The merchants of the world assure you: this is not being greedy. It is being strategic

You know, like a merchant!!

Who REALLY Has First Dibs on Your Customer's Wallet?

Quick: Who are your major competitors? Amazon? Target? Wal-Mart? Other specialty store retailers in your market? 

Yes, all those and more.

But, what about the "stealth competitors" affecting every retailer – whether you are selling apparel, furniture, motorcycles, books, smart phones, or whatever?

These competitors are hiding in plain sight. And, in our view, they significantly impact – and reduce – retail sales.

What are they? The monthly recurring charges that support our digital lifestyle.

Just think about it:

  • There are the monthly cell phone data plans, for every member of the household. (Yes, even the grade schoolers. And, maybe even Grandma & Grandpa.)
  • Then, the monthly cable TV charges.
  • Plus, the monthly charges for high speed internet access in your home.
  • Of course, there are the monthly charges for "streaming" online entertainment services, such as Netflix, Amazon, now Wal-Mart, and others.
  • And, monthly online access to newspapers, magazines, etcetera
We call these kinds of monthly expenses "the enablers" of our digital lifestyles. And for retailers, each one represents a major "stealth competitor."
For many households, these monthly charges can add up to hundreds of dollars! And today, essentially no one can avoid them; they are treated like another "utility" charge. Is it any wonder consumers feel like they have less "spending money"?

The High Cost of Connectivity: Erosion of Retail Spending

All of this connectivity comes at a cost to retailers. Money that is being dedicated to these monthly enabling charges is not available to be spent "at retail."
  • Traditional "disposable income" is significantly eroded. And that happens every month, essentially out of sight. And to almost every household. 
  • Overall retail sales, by definition, are reduced. That is, "retail spending" tracks sales of merchandise, not services.
Enabling Our Digital Lives
So, given the stealth competition of enabling our digital life, can Holiday retail sales meet the predictions of some prognosticators to be up 4%-5% over last year? If so, that would represent quite a feat.

Or, more likely, consumer spending will be up, but... spending on what?!

Amazon's "Store" In New York City – Our Contrarian View

Not a Store, But a Brilliant Service Center

There has been a bit of a buzz about Amazon's plans to open a "store" in New York City, on 34th Street. This storefront will enable customers to pick up their Amazon purchases, versus having them shipped; to return merchandise; and, likely, to see and purchase Amazon products such as the Kindle Fire, etc.

  • We imagine that Amazon will have a real "Wow!" effect available at this location. Perhaps digital displays of their television programming? Showcasing of their products. Demonstrations of how to use their various shopping apps. And no doubt, a special line/faster service for their Amazon Prime customers.

Some pundits claim Amazon is trying to emulate Apple; others compare it to e-commerce specialists like Warby Parker opening brick-n-mortar locations. 
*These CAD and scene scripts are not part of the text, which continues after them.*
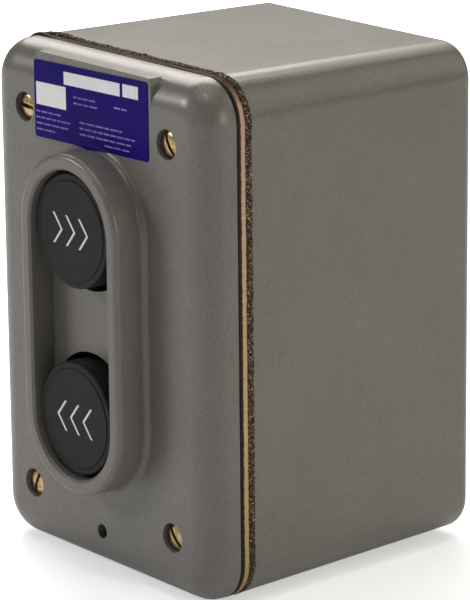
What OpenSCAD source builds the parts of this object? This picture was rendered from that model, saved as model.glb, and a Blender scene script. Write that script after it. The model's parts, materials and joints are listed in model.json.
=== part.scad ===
// Two-button control station: a cast, gasketed box with a cast cover.
// A tall guard ring round both buttons, boots and springs behind the heads,
// and one two-way contact block behind each button.
// X runs across, Y runs from the buttons to the wall, Z is up.
// The origin is under the middle of the station, at its lowest point.

/* [Enclosure] */
// Width of the castings
body_w = 86.7; // [82:0.1:96]
// Height of the castings
body_h = 130; // [127:0.5:144]
// Depth of the cast box behind the gaskets
box_d = 73; // [62:0.5:90]
// Corner radius of the castings, seen from the front
corner_r = 10.5; // [9.5:0.1:12]
// Wall thickness of the box at its open rim
wall_t = 4.4; // [3.6:0.1:5]
// Thickness of the back wall
back_t = 4.6; // [4:0.1:6]
// Draft of the box sides, measured at the back
draft_in = 1.45; // [0.6:0.05:1.8]
// Fillet round the back of the box
back_fillet = 3.2; // [1.5:0.1:4.5]

/* [Cover] */
// Depth of the cover from its flat face to its rim
cover_d = 9.2; // [8.6:0.1:11]
// Fillet round the front of the cover
front_fillet = 8.2; // [5:0.1:8.4]
// Thickness of the cover behind its flat face
face_t = 4; // [3.2:0.1:5]
// Width of the cover's rim
rim_w = 7; // [6:0.1:8]
// Diameter of the small accessory hole
accessory_d = 3.7; // [3:0.1:4.4]
// Height of the accessory hole above the base
accessory_z = 10.2; // [9.6:0.1:11]
// Width of the flat pad for the rating plate
pad_w = 46; // [40:0.2:50]
// How far the pad's top edge lies below the top of the cover
pad_low = 0.9; // [0.6:0.1:3]

/* [Guard] */
// Height of the guard ring above the flat face
guard_h = 9; // [7.8:0.1:11]
// Wall thickness of the guard ring
guard_t = 4; // [3.2:0.1:4.6]
// Gap between a button and the guard ring
guard_gap = 1; // [0.7:0.05:1.6]
// Rounding of the ring's outer rim
rim_round = 1.5; // [0.8:0.1:1.9]
// Fillet where the ring meets the face
root_fillet = 1.6; // [0.8:0.1:2.2]
// Height of the bridge between the buttons above the flat face
bridge_h = 2; // [1:0.1:3]

/* [Rating plate] */
// Width of the rating plate
label_w = 45.2; // [36:0.2:46]
// Height of the rating plate
label_h = 19.4; // [14:0.2:19.8]
// Thickness of the rating plate
label_t = 0.2; // [0.1:0.05:0.4]
// How much higher the plate was stuck at its right end
label_rise = 1.15; // [0:0.05:1.6]

/* [Seals and plate] */
// Thickness of the rubber sheet
sheet_t = 1; // [0.8:0.05:1.6]
// Thickness of the steel plate
plate_t = 1.7; // [1.4:0.05:2.4]
// Thickness of the cork gasket
cork_t = 1.7; // [1.2:0.05:2.4]
// How far the rubber sheet stands proud of the castings
sheet_proud = 0.2; // [0:0.05:0.4]
// How far the cork gasket stands proud of the castings
cork_proud = 0.45; // [0.2:0.05:0.8]
// Width of the cork gasket inside the castings' outline
cork_w = 7; // [6:0.1:8]

/* [Buttons] */
// Diameter of a button head
button_d = 28.6; // [27.6:0.1:29.4]
// Distance between the two button centres, as a share of the castings' height
button_share = 0.366; // [0.358:0.001:0.374]
// Depth of a button face below the guard's rim
button_sunk = 1.5; // [1:0.1:2.2]
// Height of a button head
head_h = 6.5; // [5.8:0.1:7]
// Travel of a button
travel = 4.5; // [3.9:0.1:4.7]
// Diameter of a button's stem
stem_d = 7; // [6.4:0.1:7.6]

/* [Springs] */
// Wire of the return springs
return_wire = 1; // [0.8:0.05:1.1]
// Mean diameter of the return springs
return_d = 10.6; // [10:0.1:11.4]
// Turns of the return springs
return_turns = 5; // [4:1:6]
// Wire of the contact springs
contact_wire = 0.55; // [0.4:0.05:0.65]
// Mean diameter of the contact springs
contact_spring_d = 7.2; // [6.8:0.1:7.8]
// Turns of the contact springs
contact_turns = 3; // [2:1:3]

/* [Contact blocks] */
// Distance from the side of the castings to a block
block_in = 7.35; // [6.4:0.05:8]
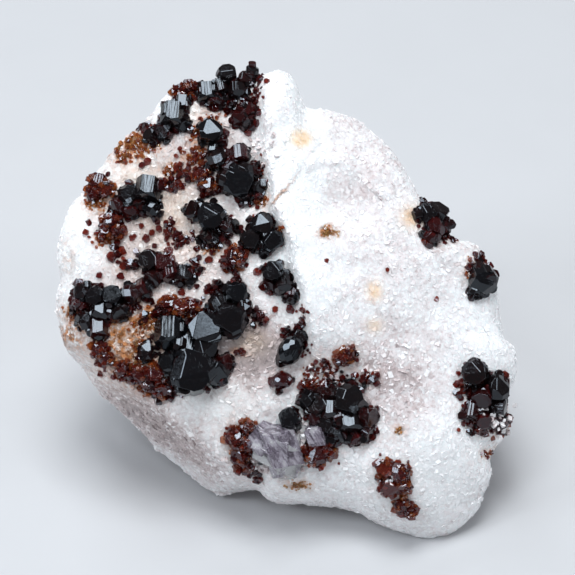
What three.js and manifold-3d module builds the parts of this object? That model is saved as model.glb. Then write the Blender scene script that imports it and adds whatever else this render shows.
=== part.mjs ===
// Uvite on magnesite matrix: a cabinet mineral specimen, in millimetres, +Z up.
//
// The rock is drawn in its own face frame: u runs across the crystal face, v up it and w straight
// out of it. The whole specimen leans back by FACE_TILT and rests on the broad flat underside of
// the rock, at Z = 0.

import * as THREE from 'three';
import { ConvexGeometry } from 'three/addons/geometries/ConvexGeometry.js';
import { mergeVertices } from 'three/addons/utils/BufferGeometryUtils.js';
import Module from 'manifold-3d';

const wasm = await Module();
wasm.setup();

const { cos, sin, sqrt, abs, exp, hypot, atan2, min, max, PI } = Math;
const radians = THREE.MathUtils.degToRad;

// ---------------------------------------------------------------- driving dimensions

const FACE_TILT = 48; // degrees from level that the crystal face leans back
const FACE_HEIGHT = 45; // face frame's origin above the underside
const FACE_PLACE = [0.55, -4.94]; // face frame's origin from the middle of the specimen, X and Y
const FINENESS = 9; // subdivisions of the rock's surface
const CLEARANCE = 0.3; // between a crystal and the rock it sits on

// Outline of the rock as seen square on to the crystal face, anticlockwise from the right.
const OUTLINE = [
  [50.6, 0], [50, 5], [47.6, 9.4], [44.6, 13.6], [39.2, 15.2], [35.4, 19.5], [32.4, 24.4],
  [30, 27.9], [27.8, 32.4], [25.2, 36], [21.4, 39.8], [15.6, 43.9], [9.4, 46.1], [4.4, 46.7],
  [2.9, 50], [1.1, 54.2], [-1.8, 56.4], [-5.6, 55], [-10, 53.4], [-15, 52.6], [-23.3, 51.9],
  [-28.9, 49.2], [-33.1, 44.6], [-36.8, 40.5], [-41.3, 36.8], [-44.6, 32.4], [-48, 27.6],
  [-52.3, 23.2], [-54.6, 17.8], [-55.8, 11.8], [-55, 5.8], [-55.9, 0.5], [-55, -6.7],
  [-53.4, -11.6], [-49.1, -16.6], [-45.7, -22.1], [-39.2, -28.1], [-33.5, -34.7], [-24.6, -41.8],
  [-19.2, -46], [-16.4, -47], [-11.4, -46.2], [-8, -45.9], [-4.2, -48.2], [5.5, -49.2],
  [15.6, -50.5], [22.1, -53.8], [27.2, -55.8], [33, -57.2], [38.4, -56.6], [41.6, -54.4],
  [45.4, -50.2], [49, -42.4], [49.2, -36.6], [52.2, -32.2], [53.8, -29], [53, -23.6],
  [55.3, -16.6], [54.6, -11], [51.8, -8],
];

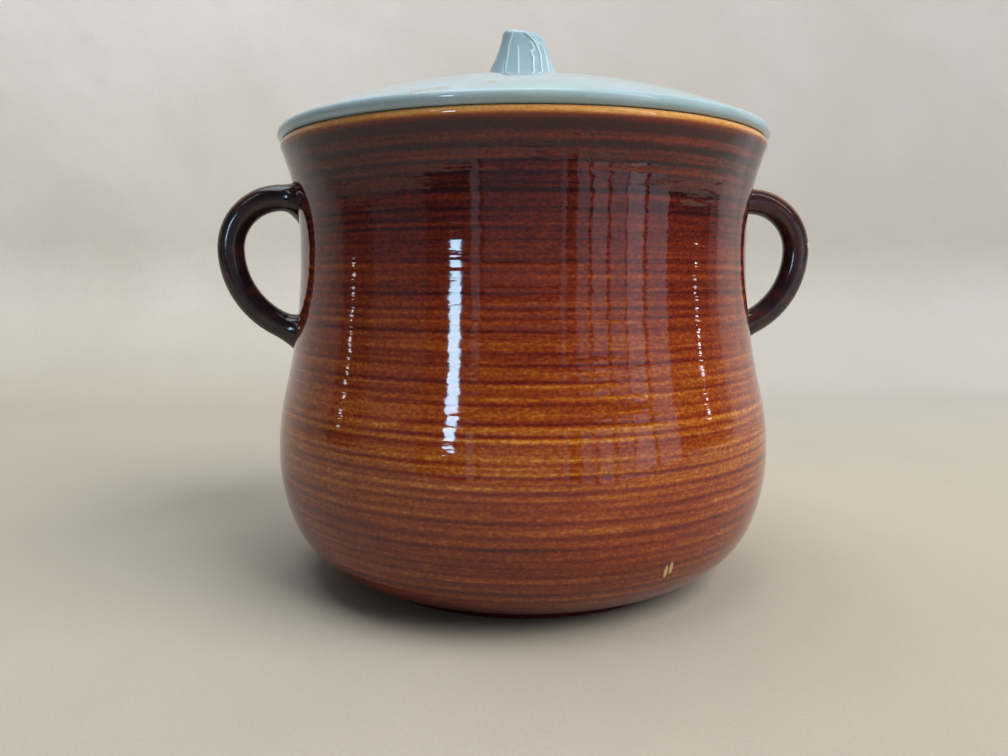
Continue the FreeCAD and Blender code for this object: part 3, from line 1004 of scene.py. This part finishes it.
def pale_cloth():
    """Matt cloth: a warm floor that turns paler up the backdrop, with faint soft creases."""
    m = Nodes("pale_cloth")
    x, y, z = m.axes()
    colour = m.ramp(m.span(z, 0.0, 0.5, smooth=False), [
        (0.0, (0.405, 0.367, 0.312)),
        (0.2, (0.58, 0.555, 0.515)),
        (1.0, (0.76, 0.752, 0.738)),
    ])
    # Painted shade: darker towards the right and the back, evening out the key lamp's light on the
    # backdrop.
    painted_shade = m.maths("MULTIPLY", m.span(x, -0.5, 0.7), m.span(y, 0.1, 0.6))
    colour = m.mix(m.maths("MULTIPLY", painted_shade, 0.75), colour, (0.40, 0.392, 0.380))
    soft = m.spread(m.noise((7, 7, 7), detail=3.0), 0.0, 0.16, smooth=True)
    colour = m.mix(soft, colour, (0.34, 0.31, 0.26))
    weave = m.spread(m.noise((700, 700, 700), detail=3.0), 0.0, 0.18, smooth=True)
    colour = m.mix(weave, colour, (0.30, 0.27, 0.22))
    m.set(Base_Color=colour, Roughness=0.95)
    m.set(Normal=m.bump(m.noise((9, 9, 9), detail=3.0), 12 * MM, 0.25))
    return m.material


def stage_piece(name, outline, material):
    """Part of the stage: a strip as wide as the stage along an outline of (Y, Z)."""
    points = [(x, y, z) for y, z in outline for x in (-STAGE_HALF_WIDTH, STAGE_HALF_WIDTH)]
    faces = [(2 * i, 2 * i + 1, 2 * i + 3, 2 * i + 2) for i in range(len(outline) - 1)]
    mesh = bpy.data.meshes.new(name)
    mesh.from_pydata(points, [], faces)
    mesh.polygons.foreach_set("use_smooth", [True] * len(faces))
    piece = bpy.data.objects.new(name, mesh)
    bpy.context.scene.collection.objects.link(piece)
    piece.data.materials.append(material)
    return piece


def make_stage():
    """Pale floor that sweeps up into a pale backdrop.

    The table in the photograph ends just behind the camera, and the glaze mirrors
    the dark room beyond it, so the floor in front of that edge isn't mirrored.
    """
    cloth = pale_cloth()
    outline = [(TABLE_EDGE, 0.0)]
    for i in range(BEND_STEPS + 1):
        place = polar((BACKDROP_START, BACKDROP_BEND), BACKDROP_BEND, -90 + 90 * i / BEND_STEPS)
        outline.append(place)
    outline.append((BACKDROP_START + BACKDROP_BEND, BACKDROP_TOP))
    stage_piece("floor", outline, cloth)
    near = stage_piece("floor_near", [(STAGE_NEAR, 0.0), (TABLE_EDGE, 0.0)], cloth)
    near.visible_glossy = False


def lamp(name, azimuth, elevation, distance, width, height, radiance, colour, lights):
    """Soft panel that faces the pot.

    lights is what it falls on: both, only the matt share of a surface or only its gloss.
    """
    data = bpy.data.lights.new(name, "AREA")
    data.shape = "RECTANGLE"
    data.size, data.size_y = width, height
    data.energy = radiance * math.pi * width * height
    data.color = colour
    obj = bpy.data.objects.new(name, data)
    bpy.context.scene.collection.objects.link(obj)
    a = math.radians(azimuth - POT_TURN)
    e = math.radians(elevation)
    back = Vector((math.sin(a) * math.cos(e), -math.cos(a) * math.cos(e), math.sin(e)))
    obj.location = Vector(LAMP_TARGET) + back * distance
    obj.rotation_euler = back.to_track_quat("Z", "Y").to_euler()
    obj.visible_camera = False
    obj.visible_glossy = lights != "matt"
    obj.visible_diffuse = lights != "gloss"


def make_lights():
    world = bpy.data.worlds.new("world")
    world.use_nodes = True
    tree = world.node_tree
    room = tree.nodes["Background"]
    room.inputs["Color"].default_value = ROOM_COLOUR
    room.inputs["Strength"].default_value = ROOM_STRENGTH
    pale = tree.nodes.new("ShaderNodeBackground")
    pale.inputs["Color"].default_value = PALE_COLOUR
    pick = tree.nodes.new("ShaderNodeMixShader")
    tree.links.new(tree.nodes.new("ShaderNodeLightPath").outputs["Is Camera Ray"], pick.inputs[0])
    tree.links.new(room.outputs[0], pick.inputs[1])
    tree.links.new(pale.outputs[0], pick.inputs[2])
    tree.links.new(pick.outputs[0], tree.nodes["World Output"].inputs["Surface"])
    bpy.context.scene.world = world
    for row in LAMPS:
        lamp(*row)
    for azimuth, radiance in GLINT_SIDES:
        for elevation, height in GLINTS:
            name = "glint_%d_%d" % (azimuth, elevation)
            lamp(name, azimuth, elevation, GLINT_DISTANCE, GLINT_WIDTH, height, radiance, WHITE, "gloss")


make_camera()
make_pot()
make_handle("handle_left", -1)
make_handle("handle_right", 1)
make_lid()
make_knob()
make_stage()
make_lights()
bpy.context.scene.view_settings.view_transform = "Standard"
But our comments, when contacted by the American Business Journals, revealed a far different perspective. In our view, what Amazon is opening, on 34th Street, is a service center, NOT a "store."

  • That location is at the confluence of virtually all of the transit choices in NYC: Penn State, Grand Central Station, major subway stops, and of course, taxis. Perfect for commuters to pick up their items on the way to their train.
  • If Amazon really wanted to "do retail", it would have selected a retail location: SoHo, or Madison Avenue north of 57th; etc.
  • By offering this service, Amazon is able to promote "same day delivery" without having a fleet of delivery trucks entangled in NYC traffic. (NY traffic cops and – cabbies – will be delighted with that news!)

Maybe a Defensive Move?

Here's another thought: this could be viewed as a defensive move by Amazon, in response to other retailers' in-store pick up programs. (Also known as "click-n-pick", where the customer orders online, and picks up from the store.) 

As always in retailing, this will be fun to watch!